About three-quarters (77%) of US retail organizations are increasing IT security spending, but are not concentrating spending where it will make the most difference. A majority (88%) of respondents selected network security as ‘very’ or ‘extremely’ effective at protecting data from breaches—even as network security fails to keep out attackers and is unable to protect data that is increasingly stored in the cloud. Spending patterns also indicate a focus on what has worked in the past with the planned spending increases on network (67%) and endpoint (63%) protection. Data-at-rest approaches, which have proven to be effective at protecting the data itself, came in second from last (49%) in terms of retailer security spending priorities.

 “First, the good news: Only 19% of US retail respondents reported being breached last year, significantly less than the global average,” said Garrett Bekker, principal analyst for information security at 451 Research. “However, breach results were not so rosy for global retail—a staggering 43% of global retail respondents reported a breach in the past year alone, approaching twice the global average. These distressing breach rates serve as stark proof that data on any system can be attacked and compromised. Unfortunately, organizations keep spending on the same security solutions that worked for them in the past, but aren’t necessarily the most effective at stopping modern breaches.”
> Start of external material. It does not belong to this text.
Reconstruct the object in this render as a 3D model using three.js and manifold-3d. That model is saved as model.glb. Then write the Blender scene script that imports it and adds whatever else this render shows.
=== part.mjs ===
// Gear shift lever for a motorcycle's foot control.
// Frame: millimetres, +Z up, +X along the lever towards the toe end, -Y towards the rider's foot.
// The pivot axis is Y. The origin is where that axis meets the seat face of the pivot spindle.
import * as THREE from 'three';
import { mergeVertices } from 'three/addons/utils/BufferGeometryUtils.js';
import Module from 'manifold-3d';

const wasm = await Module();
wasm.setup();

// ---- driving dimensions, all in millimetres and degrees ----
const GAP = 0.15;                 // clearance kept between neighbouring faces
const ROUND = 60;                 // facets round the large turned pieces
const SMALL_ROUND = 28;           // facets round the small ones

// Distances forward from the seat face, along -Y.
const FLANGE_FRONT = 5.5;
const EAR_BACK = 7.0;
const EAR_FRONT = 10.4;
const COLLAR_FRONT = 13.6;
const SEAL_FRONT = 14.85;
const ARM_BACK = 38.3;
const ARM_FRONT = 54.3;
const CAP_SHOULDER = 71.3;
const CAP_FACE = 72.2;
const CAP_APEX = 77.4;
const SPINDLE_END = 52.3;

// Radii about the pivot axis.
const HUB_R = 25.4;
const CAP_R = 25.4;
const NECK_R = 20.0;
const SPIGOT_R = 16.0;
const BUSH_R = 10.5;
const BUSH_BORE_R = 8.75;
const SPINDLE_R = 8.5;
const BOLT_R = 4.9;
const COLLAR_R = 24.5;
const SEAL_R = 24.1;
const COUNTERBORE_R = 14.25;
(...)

On the positive side, the report did find there to be year-over-year breach rate improvement. Encouragingly, US retail incidents dropped from 22% in the 2016 survey to 19% this year. This number is lower than any other US vertical polled for the 2017 report, including healthcare (20%), financial services (24%) and the federal government (34%).

“It’s encouraging that yearly retail data breach rates have finally started to drop, but rates are still quite high,” said Peter Galvin, vice president of strategy at Thales e-Security, which sponsored the report. “With tremendous sets of detailed customer behavior and personal information in their custody, retailers are a prime target for hackers so should look to invest more in data-centric protection. And as retailers dive head first into new technologies, data security must be a top priority as they continue to pursue their digital transformation.”